Climate change to double costs of making beer, scientists say
Add beer to chocolate, coffee and wine as some of life's little pleasures that global warming will make scarcer and costlier, scientists say.
Increasing bouts of extreme heat waves and drought will hurt production of barley, a key beer ingredient, in the future. Losses of barley yield can be as much as 17 percent, an international group of researchers estimated.
That means beer prices on average would double, even adjusting for inflation, according to the study in Monday's journal Nature Plants . In countries like Ireland, where cost of a brew is already high, prices could triple.
The findings come a week after a dire United Nations report described consequences of dangerous levels of climate change including worsening food and water shortages, heat waves, sea level rise, and disease.
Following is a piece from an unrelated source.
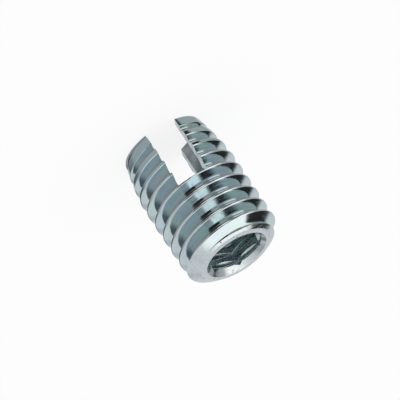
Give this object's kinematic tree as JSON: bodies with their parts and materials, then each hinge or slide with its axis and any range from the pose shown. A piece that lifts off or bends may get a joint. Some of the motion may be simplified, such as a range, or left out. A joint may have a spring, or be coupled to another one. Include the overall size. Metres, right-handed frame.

Study co-author Steve Davis of the University of California, Irvine, said the beer research was partly done to drive home the not-that-palatable message that climate change is messing with all sorts of aspects of our daily lives.
Several scientists who weren't part of this study said it was sound and perhaps more effective way of communicating the dangers of global warming.
"One of the greatest challenges as a scientist doing research on climate change and food is to illustrate it in a way that people can understand," U.S. Department of Agriculture scientist Lewis Ziska said in an email. Few people would complain if global warming ruined Brussels sprouts, he added.
Scientists have long known that barley "is one of the most heat-sensitive crops globally," but this study connects that to something that people care about — the price of beer — so it's valuable, said David Lobell, a Stanford University agriculture ecologist.
Davis, an IPA fan, is one of those people who care: "This is a paper born of love and fear," he said.
Worldwide, barley is used for all sorts of purposes, mostly feeding livestock. Less than 20 percent of the world's barley is made into beer. But in the United States, Brazil and China, at least two-thirds of the barley goes into six-packs, drafts, kegs, cans and bottles.
Davis and colleagues looked only at the combination of heat waves and drought, not the general warming that also should affect where barley is grown.
If emissions of heat-trapping gases from the burning of coal, oil and gas continue at the current rising pace, the likelihood of weather conditions hurting barley production will increase from about once a decade before 2050 to once every other year by the end of the century.